During a recent joint news conference
with his star, Ewan McGregor, Mike Mills expanded on the implications that his
dad’s coming out had on his family, including Mill’s own older sisters whose
stories are left out of the movie.
“I have two sisters, who aren’t in
the story, which gives you an idea of how much it is fiction, and when I turned
eighteen, my sister said, ‘You know pop’s gay,’ – or key word: was gay – I did
not know this! Because my dad, born in 1925, wore a suit, voted for Reagan,
disciplinarian in the family, art historian, smart dude – doesn’t seem like he
ever had sex, first of all, with anybody and secondly that he wasn’t gay. He
was an art historian, did buy my mom a lot of clothes, did wear a little cravat
and all the little clichés you could associate with that. But he felt more like
a Victorian turn of the century person than anything else.
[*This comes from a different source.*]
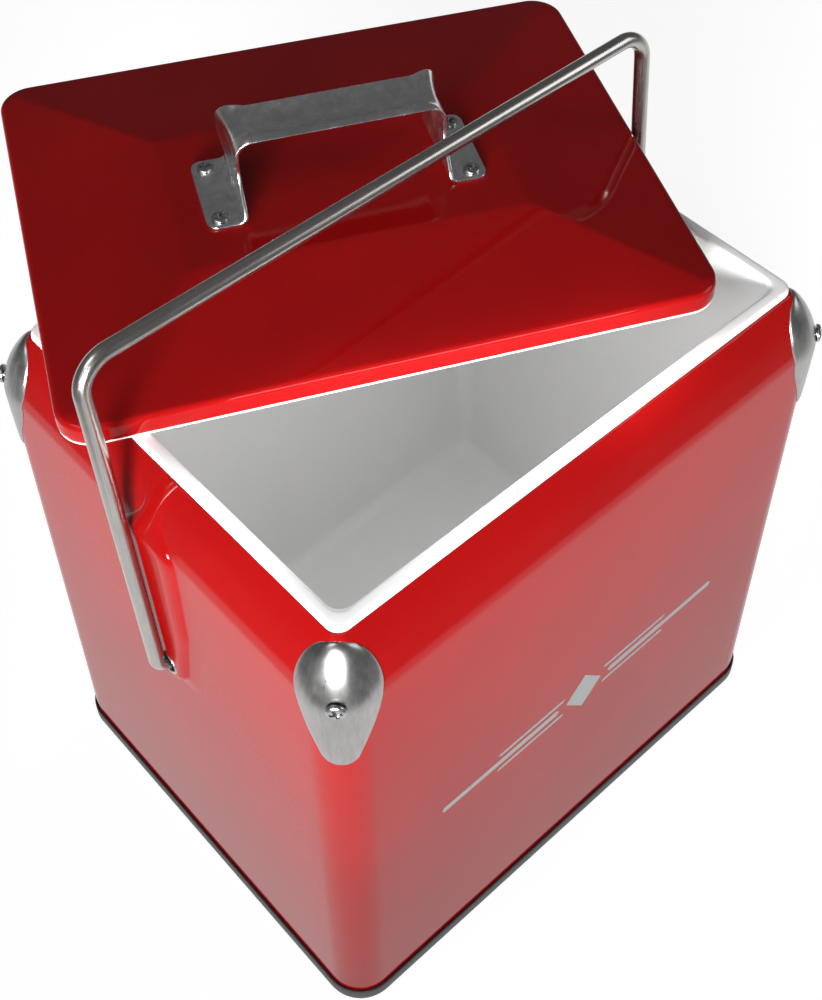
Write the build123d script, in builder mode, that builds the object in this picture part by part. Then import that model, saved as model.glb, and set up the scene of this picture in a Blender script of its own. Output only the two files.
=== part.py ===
from build123d import *
import math
import os

os.makedirs("parts", exist_ok=True)

# All sizes in millimetres. The origin is the middle of the chest's underside, X along its
# length, -Y towards the front, +Z up. The lid is off its seat: it lies turned across the rim.

# Chest shell
body_length = 320.0
body_width = 257.0
corner_radius = 20.0
shoulder_radius = 40.0
shoulder_inset = 15.0
rim_seat = 330.0
shell_skin = 1.0
shell_foot = 2.8
hem_width = 12.0
lip_width = 4.5
core_margin = 18.0
cut_margin = 10.0
press_gap = 0.02
shoulder_start = rim_seat - math.sqrt(shoulder_radius**2 - (shoulder_radius - shoulder_inset) ** 2)

# Base tray
tray_proud = 1.4
tray_height = 9.0
tray_floor = 2.5
tray_clearance = 0.15
tray_top_chamfer = 0.5
tray_bottom_chamfer = 0.8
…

In the end – his coming out was
amazing for me. I loved my dad so much, he was so awesome and so much more
engaged with me and taught me so much more about my ‘straightness’ than my
‘straight’ dad did. I really mean we talked about sex, like details of sex and
what you can hope for in a relationship in a way that we never did when he was
straight. Just imagine: my mom has just died and my second parent seems like
he’s about to die and all of sudden he’s like forty, he’s got a trainer, he’s
wearing all black, he’s really alive and there’s like this pool of guys who are
so sweet to him and then when he did get sick they were the first ones at the
hospital – so everything about his gayness I really cherish.”